Isso posto, avançavam os debates nos bastidores da referida reunião no Palácio Tiradentes com a enfática defesa de Brizola da sigla PTND, contemplando o nacionalismo. Muitos oradores se revezaram na tribuna contestando Brizola. Eu fui um deles e, como as discussões não acabavam, depois da minha, que hoje considero malfadada intervenção, Brizola colocou, certo de que venceria, o tema em votação. Uma balbúrdia de braços e mãos levantadas e não raros xingamentos dos que seguiam Brizola mas, no final, ele perdeu.

Acreditem: Brizola perdeu em plenário a denominação do futuro partido! Venceu e pasmem: respeitou. A sigla aprovada, aliás, e que foi para a Ata do evento, lavrada pelo então deputado Lidovino Fanton, que se transformaria no instrumento de fundação do PDT, assim a consagrou para a posteridade. Com um detalhe que poucos perceberam. O nome aprovado foi PARTIDO TRABALHISTA DEMOCRATICO (PTD), sem a referência ao nacionalismo, que pareceu ao Fanton, homófona ao PTB de Ivete Vargas e que por isso poderia ser novamente impugnada atrasando mais ainda a legalização do partido, pelo qual Brizola seria candidato ao Governo do Rio em 1982.

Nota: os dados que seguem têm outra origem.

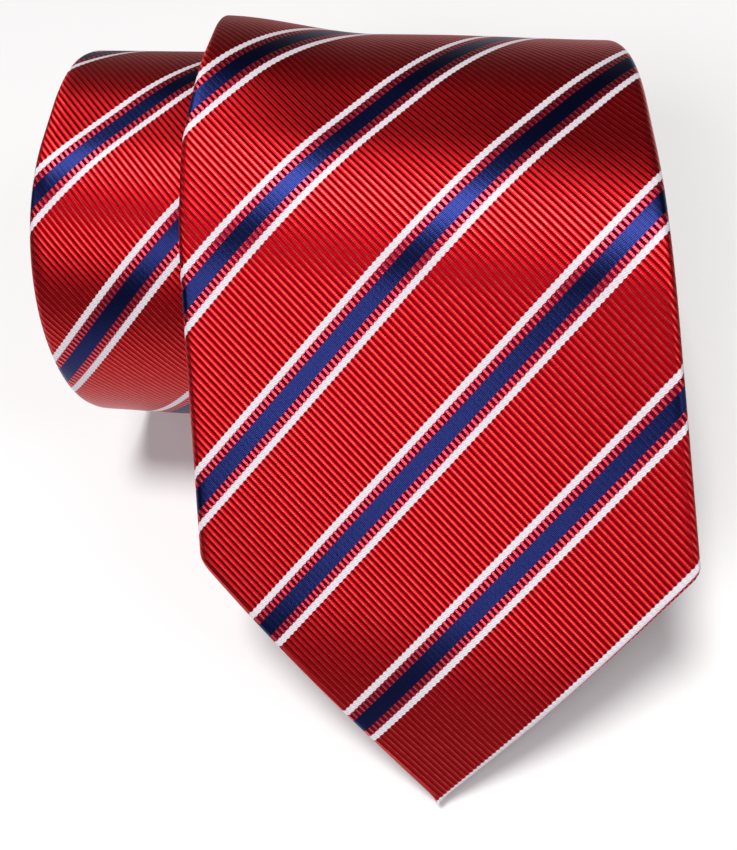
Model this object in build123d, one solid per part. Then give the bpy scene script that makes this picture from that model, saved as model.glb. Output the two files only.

Conversou ele comigo nos dias seguintes, na sede do partido, no Setor Comercial Sul, em Brasília, onde eu tinha também a sede do Centro Latino de Altos Estudos (CLAE), falou com os Deputados da bancada – Getúlio Dias, Alceu Collares, Magnus Guimarães, algum outro cujo nome já não lembro – e levou o assunto ao Brizola, que imediatamente concordou. Assim, ficou para a história esse pequeno deslize que, certamente, contribuiu para evitar maiores confusões com o Tribunal Superior Eleitoral. O nome do partido seria PDT.

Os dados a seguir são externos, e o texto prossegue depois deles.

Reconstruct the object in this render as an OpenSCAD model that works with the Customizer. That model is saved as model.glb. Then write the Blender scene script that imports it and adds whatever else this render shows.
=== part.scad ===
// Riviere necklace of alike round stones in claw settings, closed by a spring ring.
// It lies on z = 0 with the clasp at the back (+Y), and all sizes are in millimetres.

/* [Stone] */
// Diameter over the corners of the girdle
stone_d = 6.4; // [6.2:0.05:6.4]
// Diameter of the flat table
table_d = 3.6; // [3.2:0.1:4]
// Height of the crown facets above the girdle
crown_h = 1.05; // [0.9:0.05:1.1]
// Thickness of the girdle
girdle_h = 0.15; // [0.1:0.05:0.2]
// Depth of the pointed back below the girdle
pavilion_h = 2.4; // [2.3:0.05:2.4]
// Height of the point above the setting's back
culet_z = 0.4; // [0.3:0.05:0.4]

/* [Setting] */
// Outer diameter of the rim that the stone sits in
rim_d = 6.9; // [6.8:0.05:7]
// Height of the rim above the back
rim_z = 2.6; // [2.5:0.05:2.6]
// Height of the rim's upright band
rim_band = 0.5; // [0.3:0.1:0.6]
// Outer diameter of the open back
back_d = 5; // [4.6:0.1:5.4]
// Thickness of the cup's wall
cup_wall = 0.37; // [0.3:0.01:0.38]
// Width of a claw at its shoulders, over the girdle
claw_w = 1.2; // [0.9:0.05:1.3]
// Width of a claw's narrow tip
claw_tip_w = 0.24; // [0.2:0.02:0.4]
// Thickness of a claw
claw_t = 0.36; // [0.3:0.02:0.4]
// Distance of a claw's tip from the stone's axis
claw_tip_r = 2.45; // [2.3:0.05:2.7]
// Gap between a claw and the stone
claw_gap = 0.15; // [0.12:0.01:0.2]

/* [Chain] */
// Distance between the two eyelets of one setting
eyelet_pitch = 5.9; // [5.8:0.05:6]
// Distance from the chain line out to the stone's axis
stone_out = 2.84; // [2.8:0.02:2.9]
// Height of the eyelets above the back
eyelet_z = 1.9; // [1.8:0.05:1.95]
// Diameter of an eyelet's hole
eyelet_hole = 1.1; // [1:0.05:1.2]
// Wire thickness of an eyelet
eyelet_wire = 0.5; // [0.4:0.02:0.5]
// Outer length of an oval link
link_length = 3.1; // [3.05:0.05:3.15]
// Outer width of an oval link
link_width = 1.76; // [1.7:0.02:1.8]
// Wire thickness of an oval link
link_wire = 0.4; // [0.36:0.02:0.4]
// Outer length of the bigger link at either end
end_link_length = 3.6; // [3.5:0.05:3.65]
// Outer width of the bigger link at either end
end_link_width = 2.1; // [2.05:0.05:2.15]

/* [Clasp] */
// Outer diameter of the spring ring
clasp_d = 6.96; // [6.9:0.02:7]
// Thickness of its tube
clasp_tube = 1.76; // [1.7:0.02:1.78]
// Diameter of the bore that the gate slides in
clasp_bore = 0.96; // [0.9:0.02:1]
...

O que importa de tudo isso, porém, é que, com isso, e sobretudo depois da morte do Brizola, em 2004, a questão nacional não só desapareceu da dicção no novo partido, como, por ter sido o trabalhismo o porta voz desta corrente, historicamente, perdeu-se a defesa do nacionalismo no cenário político-ideológico nacional.

Por que conto isso?

Primeiro, porque sou velho e cabe aos velhos a tradição oral. Lidovino Fanton ou Getúlio Dias poderiam também contá-la, mas morreram há muitos anos. Talvez o bravo Alceu Collares ainda se lembre, mas não é chegado à escrita, apesar de ter sido o maior orador que conheci em minha vida, digno das mais caras tradições gaúchas.

Mas deixo o registro, também, como uma página pouco lembrada no PDT de hoje. Mais importante, porém, é o significado desta passagem no eclipse do nacionalismo no Brasil. Ficamos, pretensiosamente, cosmopolitas e como tais, presas fáceis do pensamento único neoliberal, coveiro, tanto da Nação como da Democracia. Brizola viu isso.

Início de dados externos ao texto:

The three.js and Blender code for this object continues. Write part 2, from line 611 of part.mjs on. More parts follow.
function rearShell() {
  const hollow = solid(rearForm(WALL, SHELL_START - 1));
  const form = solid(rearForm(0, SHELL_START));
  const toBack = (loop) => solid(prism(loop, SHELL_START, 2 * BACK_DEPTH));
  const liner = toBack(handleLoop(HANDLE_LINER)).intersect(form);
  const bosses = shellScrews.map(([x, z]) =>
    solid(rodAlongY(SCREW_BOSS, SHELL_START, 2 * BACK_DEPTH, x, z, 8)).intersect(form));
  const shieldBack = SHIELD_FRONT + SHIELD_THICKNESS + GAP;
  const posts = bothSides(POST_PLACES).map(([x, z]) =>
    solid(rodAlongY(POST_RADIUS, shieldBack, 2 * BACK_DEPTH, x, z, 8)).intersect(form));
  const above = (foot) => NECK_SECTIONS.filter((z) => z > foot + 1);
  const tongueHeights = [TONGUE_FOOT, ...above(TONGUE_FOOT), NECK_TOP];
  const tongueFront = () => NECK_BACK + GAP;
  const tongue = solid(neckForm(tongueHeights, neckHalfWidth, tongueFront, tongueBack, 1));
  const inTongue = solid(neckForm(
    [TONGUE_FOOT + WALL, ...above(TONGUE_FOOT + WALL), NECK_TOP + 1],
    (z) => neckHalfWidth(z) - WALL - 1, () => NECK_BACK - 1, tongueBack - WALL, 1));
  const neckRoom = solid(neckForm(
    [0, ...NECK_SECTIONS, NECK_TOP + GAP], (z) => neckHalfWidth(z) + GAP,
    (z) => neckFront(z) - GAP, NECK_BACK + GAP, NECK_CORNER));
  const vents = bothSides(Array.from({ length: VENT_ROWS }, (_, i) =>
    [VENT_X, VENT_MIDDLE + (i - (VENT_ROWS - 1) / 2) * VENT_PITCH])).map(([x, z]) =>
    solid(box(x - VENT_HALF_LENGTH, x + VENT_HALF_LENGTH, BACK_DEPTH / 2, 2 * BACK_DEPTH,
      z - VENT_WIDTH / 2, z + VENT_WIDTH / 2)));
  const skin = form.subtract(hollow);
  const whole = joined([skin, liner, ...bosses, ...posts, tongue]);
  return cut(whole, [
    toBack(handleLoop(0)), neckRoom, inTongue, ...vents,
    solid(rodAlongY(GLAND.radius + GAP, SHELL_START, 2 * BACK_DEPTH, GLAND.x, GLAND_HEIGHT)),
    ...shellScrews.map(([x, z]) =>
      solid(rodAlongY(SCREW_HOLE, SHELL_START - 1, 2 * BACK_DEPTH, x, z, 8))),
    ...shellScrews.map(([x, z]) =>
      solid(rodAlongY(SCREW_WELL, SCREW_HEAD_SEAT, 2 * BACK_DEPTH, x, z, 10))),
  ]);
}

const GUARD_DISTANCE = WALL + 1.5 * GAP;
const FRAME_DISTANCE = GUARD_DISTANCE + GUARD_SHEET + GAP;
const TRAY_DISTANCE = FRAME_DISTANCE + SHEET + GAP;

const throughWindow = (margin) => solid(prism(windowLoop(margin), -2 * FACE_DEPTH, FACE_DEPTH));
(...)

E eu só tenho a me penitenciar por não ter compreendido isso naquele dia em que ajudei a derrotá-lo na questão da sigla do novo partido que, sim, deveria ter se chamado, como ele queria PARTIDO DO NACIONALISMO DEMOCRÁTICO TRABALHISTA. Quem sabe ainda corrigimos isso de forma a retomar o lugar que nos cabe no cenário das forças progressistas do Brasil…?

Paulo Timm, Signatário da Carta de Lisboa, 1979
Vale Sagrado do Mampituba, 15 de janeiro de 2022,
Ano do II Centenário da Independência do Brasil.